Norconex / collector-core

Collector-related code shared between different collector implementations
http://www.norconex.com/collectors/collector-core/
Apache License 2.0
7 stars 15 forks source link

For comma-separated ExtensionReferenceFilter extensions, ignore whitespace #3

Closed niels closed 8 years ago

niels commented 8 years ago

This brings parsing of the ExtensionReferenceFilter configuration in line with e.g.
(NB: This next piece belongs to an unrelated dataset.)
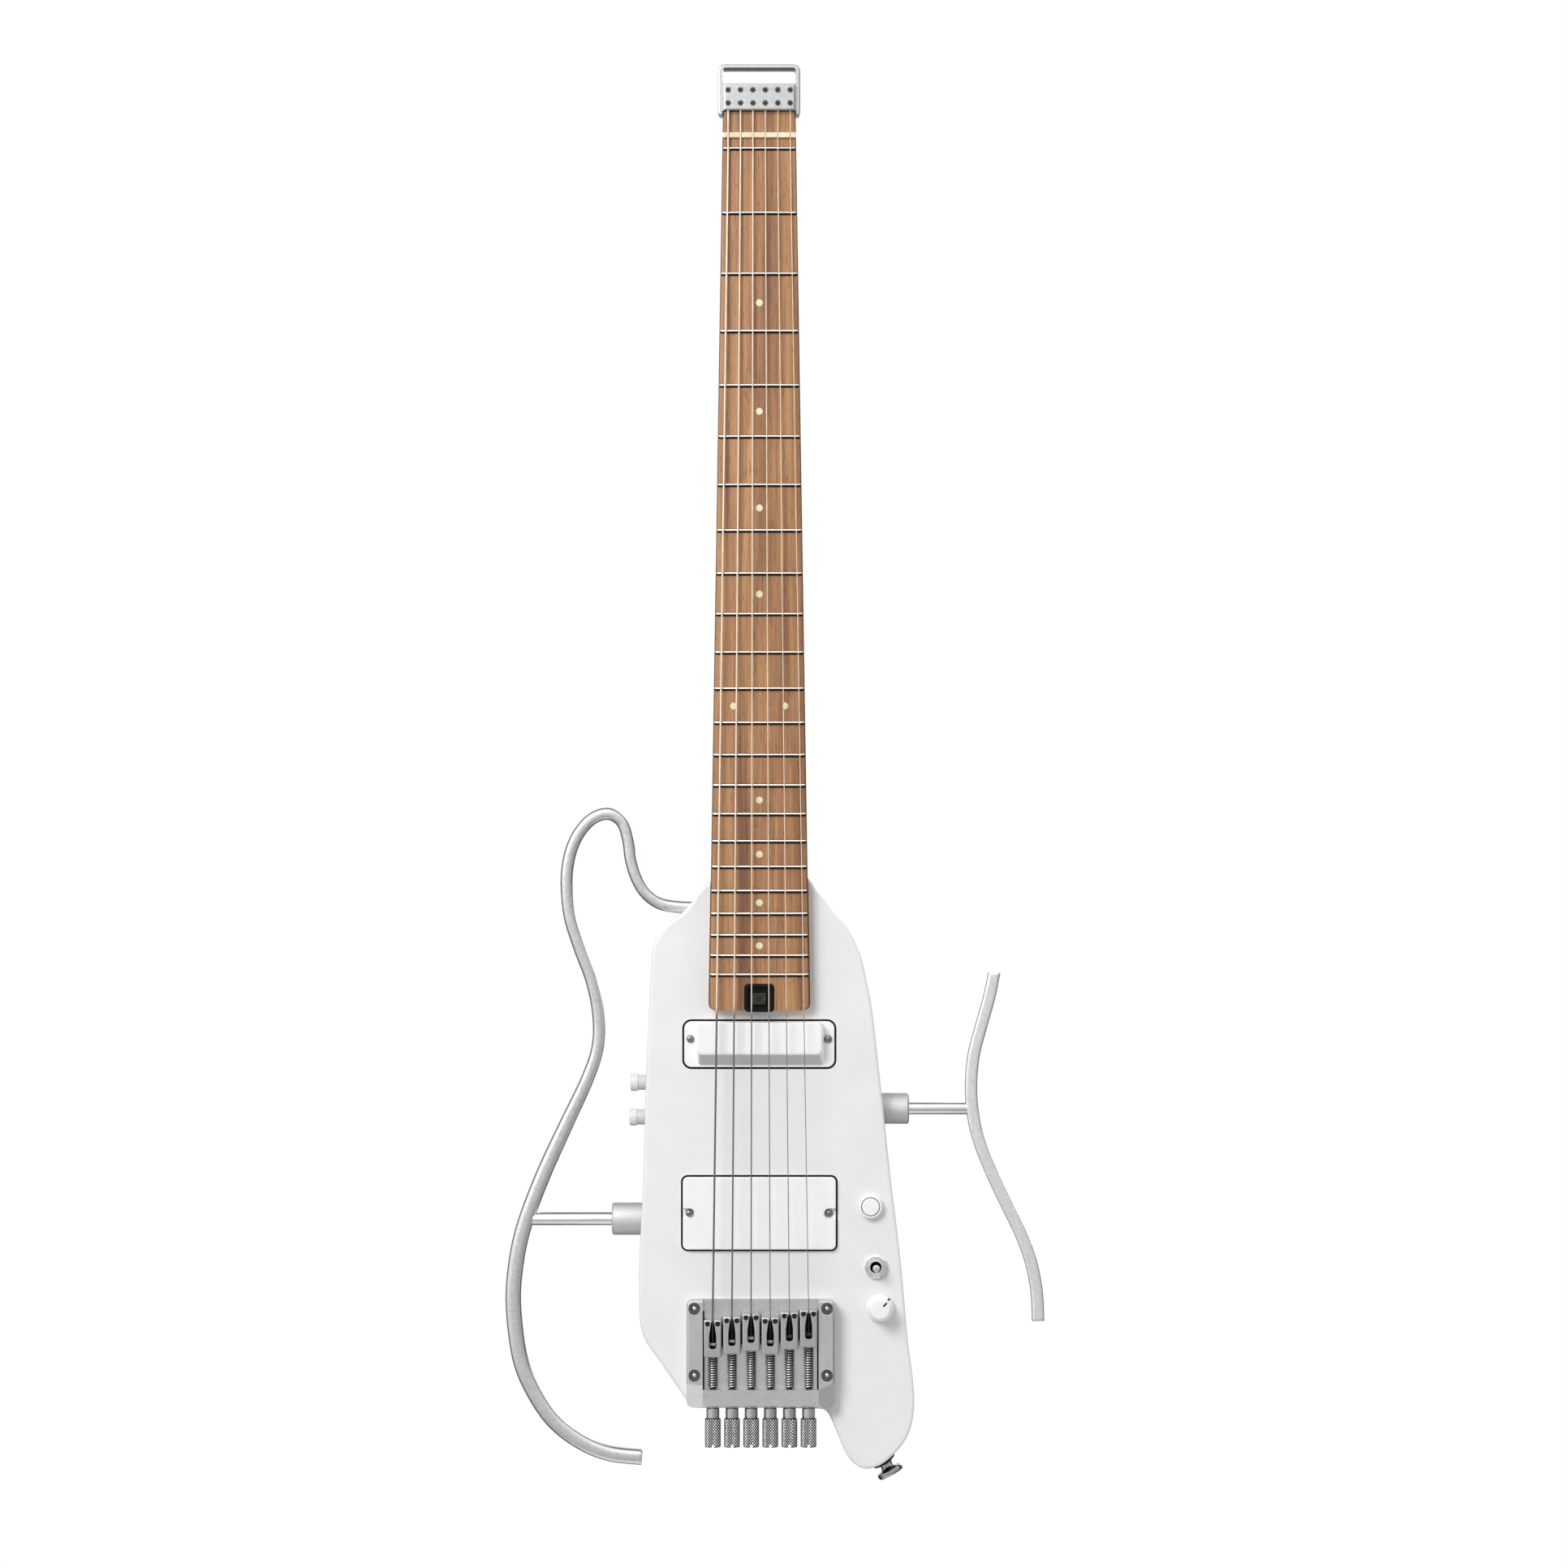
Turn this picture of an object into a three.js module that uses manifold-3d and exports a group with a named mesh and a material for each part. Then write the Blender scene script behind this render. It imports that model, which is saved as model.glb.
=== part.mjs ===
// Skeleton frame guitar: a headless six-string electric guitar that packs small. A slim body
// carries the neck, two pickups and a bridge with its tuners at the tail, and two bent aluminium
// bars on slide-out rods stand in for the wings of a full-size body.
//
// Axes: +X to the treble side, +Y from the playing side to the back, +Z up along the neck.
// Origin: under the top bar of the head loop, where the guitar hangs on a hook.
// Every length is in millimetres.

import * as THREE from 'three';
import { mergeVertices } from 'three/addons/utils/BufferGeometryUtils.js';
import Module from 'manifold-3d';

const wasm = await Module();
wasm.setup();

// Fits that many pieces share
const clearance = 0.3;
const overrun = 2;
const weldDistance = 1e-4;

// Scale and frets
const scaleLength = 647.7;
const fretCount = 22;
const semitonesPerOctave = 12;
const fretWidth = 2.3;
const fretHeight = 1.1;
const fretSink = 0.4;
const fretEndInset = 0.6;
const fretSteps = 3;
const fretProfileShares = [[-1, 0], [-1, 0.35], [-0.5, 1], [0.5, 1], [1, 0.35], [1, 0]];

// Head piece: a bail whose top bar hangs on a hook, a block that clamps the strings, and two arms
// beside the end of the fretboard
const headWidth = 46.4;
const headDepth = 14;
const loopBarHeight = 4.3;
const loopOpeningHeight = 7;
const loopSideWidth = 2.6;
const loopCornerRadius = 3;
const loopInnerRadius = 1.6;
const clampBlockHeight = 14.9;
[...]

GenericMetadataChecksummer or MD5DocumentChecksummer, where whitespace is also ignored.

Turns a config like this:

  <referenceFilters>
    <filter
      class="${filterExtension}"
      onMatch="exclude"
      caseSensitive="false"
    >3dm,3g2,3gp,7z,8bi,ai,aif,app,asf,asx,avi,bak,bat,bin,bmp,c,cab,cfg,cgi,class,cpl,cpp,cs,cur,dbx,deb,dll,dmg,dmp,drv,drw,dtd,dwg,dxf,eps,exe,fla,flv,fnt,fon,gadget,gam,gho,gif,gpx,gz,hqx,iff,indd,ini,iso,jar,java,jpg,keychain,kml,lnk,m,m3u,m4a,max,mid,mim,mov,mp3,mp4,mpa,mpg,msi,nes,ori,otf,part,pct,pif,pkg,pl,plugin,png,prf,ps,psd,pspimage,py,qxd,qxp,ra,rar,rels,rm,rom,rpm,sav,sit,sitx,svg,swf,sys,thm,tif,tmp,toast,torrent,ttf,uue,vb,vcd,vob,wav,wma,wmv,wsf,xll,yuv,zip,zipx</filter>
  </referenceFilters>

Into this:

  <referenceFilters>
    <filter
      class="${filterExtension}"
      onMatch="exclude"
      caseSensitive="false"
    >
      3dm,
      3g2,
      3gp,
      7z,
      8bi,
      ai,
      aif,
      app,
      asf,
      asx,
      avi,
      […]
    </filter>
  </referenceFilters>